TASK PROMPT -
Restate word for word the lines that begin the listing and end with the line holding "# along the".

▬▬▬

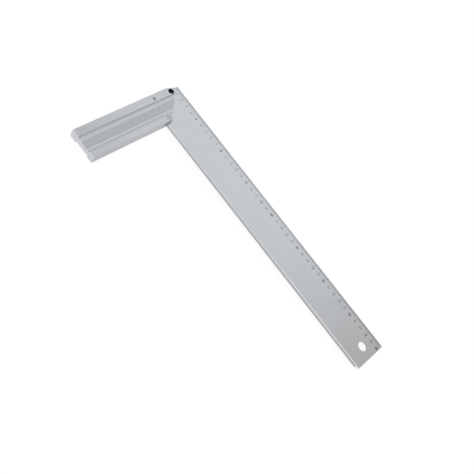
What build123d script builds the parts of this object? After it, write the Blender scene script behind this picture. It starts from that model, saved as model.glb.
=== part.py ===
from build123d import *
import os
from math import atan2, cos, degrees, hypot, radians, sin, sqrt

# Adjustable set square. A graduated blade sits in a slot in an aluminium stock and swings a little on a pivot
# pin beside the working corner. An eccentric behind it sets the angle to a true square, and a screw locks it.
# All sizes are in millimetres. The origin is the inner working corner at the level of the underside: X runs
# along the blade to its tip, Y across the blade to its outer edge, and Z up out of the graduated face.

# Stock
stock_length = 161.0  # free end to the level of the blade's outer edge
stock_width = 40.0
stock_thickness = 12.0
outer_rim_width = 10.4
inner_rim_width = 8.0
web_thickness = 6.8
rim_edge_radius = 0.5
recess_corner_radius = 0.6
rib_pitch = 1.5
rib_groove_count = 7
rib_groove_depth = 0.35
mitre_rise = 8.5  # working face past the blade's inner edge, before the mitre starts
mitre_angle = 45.0
nose_angle = 20.0  # nose cut against the outer face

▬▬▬

TASK RESULT -
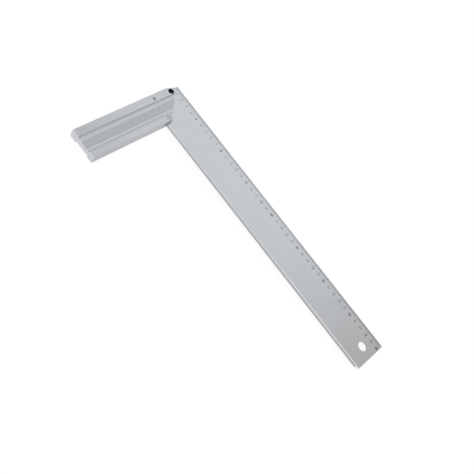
What build123d script builds the parts of this object? After it, write the Blender scene script behind this picture. It starts from that model, saved as model.glb.
=== part.py ===
from build123d import *
import os
from math import atan2, cos, degrees, hypot, radians, sin, sqrt

# Adjustable set square. A graduated blade sits in a slot in an aluminium stock and swings a little on a pivot
# pin beside the working corner. An eccentric behind it sets the angle to a true square, and a screw locks it.
# All sizes are in millimetres. The origin is the inner working corner at the level of the underside: X runs
# along the blade to its tip, Y across the blade to its outer edge, and Z up out of the graduated face.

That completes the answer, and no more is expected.